On the same DPU Arm side, using PF:

  • mlx5_0 can create 63952 QPs

Also, while mlx5_2 is holding its 32 QPs, mlx5_0 can still create 63952 QPs.

This makes it look like the limitation is per-SF, not global to the whole HCA.

SF setup details

I checked the default SF profile and saw:

Function max_io_eqs: 8

I tried increasing max_io_eqs, but it did not change the 32-QP ceiling.

I also tried:

  • creating a new “clean” SF instead of using the default sf0
  • increasing PF_SF_BAR_SIZE
  • increasing PF_LOG_BAR_SIZE (currently set to 7)
  • reducing application queue depths aggressively

None of these changed the 32 QP per SF behavior.

What I would like to understand

  1. What causes this RC QP limit per SF on BlueField-3 Arm side in DPU mode?
    Is this limited by hardware or some software configuration?

  2. Is this related to Arm-side SF UAR / doorbell / BAR / per-function resource limits?
    We are on a 64KB page-size system.

  3. Is there any supported way to increase the usable RC QP count per SF on the Arm side?
    We would really appreciate it if you could tell us how to bypass this limitation so that we can scale our training cluster.
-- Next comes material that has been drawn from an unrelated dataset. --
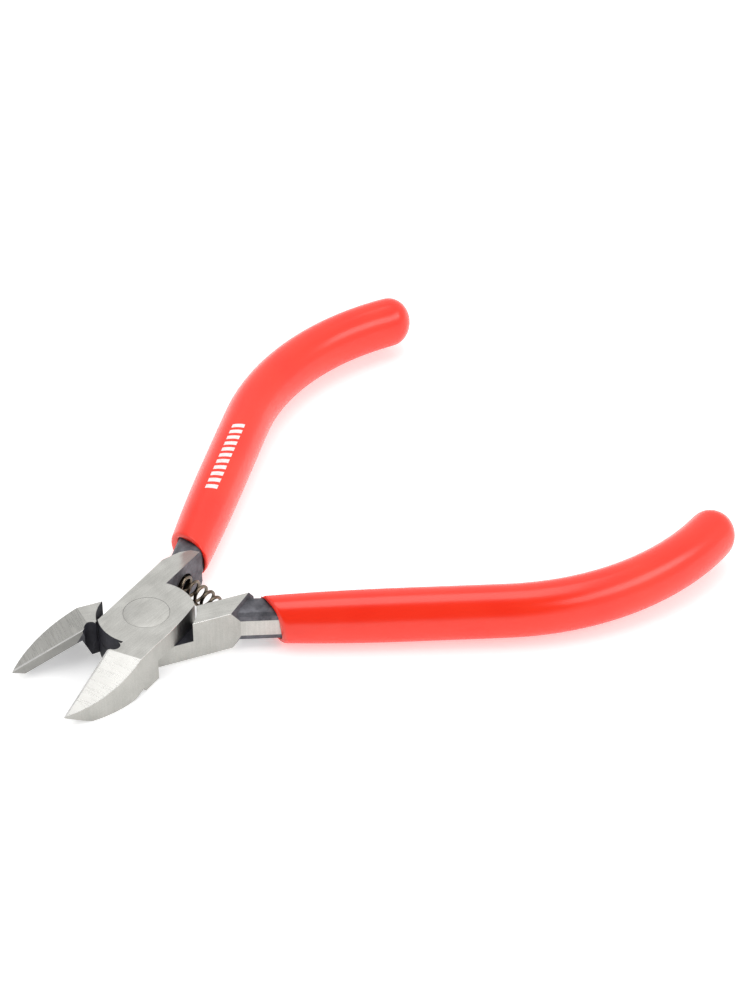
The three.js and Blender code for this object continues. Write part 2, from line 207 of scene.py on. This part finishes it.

  4. If the answer is that SF is not intended for this many RC QPs, is there any suggested way to support large-QP-count RDMA workloads on Arm-side in DPU mode?

Thanks.

Hi,

We were able to resolve this issue.

The root cause was related to the SF BAR size configuration.
After increasing the BAR allocation for SFs on the DPU side, the limitation where the Arm-side SF could only create 32 RC QPs was resolved.

Solution

Run the following commands inside the DPU:

sudo mlxconfig -d 0000:03:00.0 s PF_BAR2_ENABLE=0 PER_PF_NUM_SF=1 PF_TOTAL_SF=236 PF_SF_BAR_SIZE=10
sudo mlxconfig -d 0000:03:00.1 s PF_BAR2_ENABLE=0 PER_PF_NUM_SF=1 PF_TOTAL_SF=236 PF_SF_BAR_SIZE=10

Important

After applying the configuration, a cold reboot / power cycle is required:

  • shut down the system

  • completely remove power

  • discharge the system

  • power it back on

A normal reboot is not sufficient.

After this change and cold boot, the problem was fixed.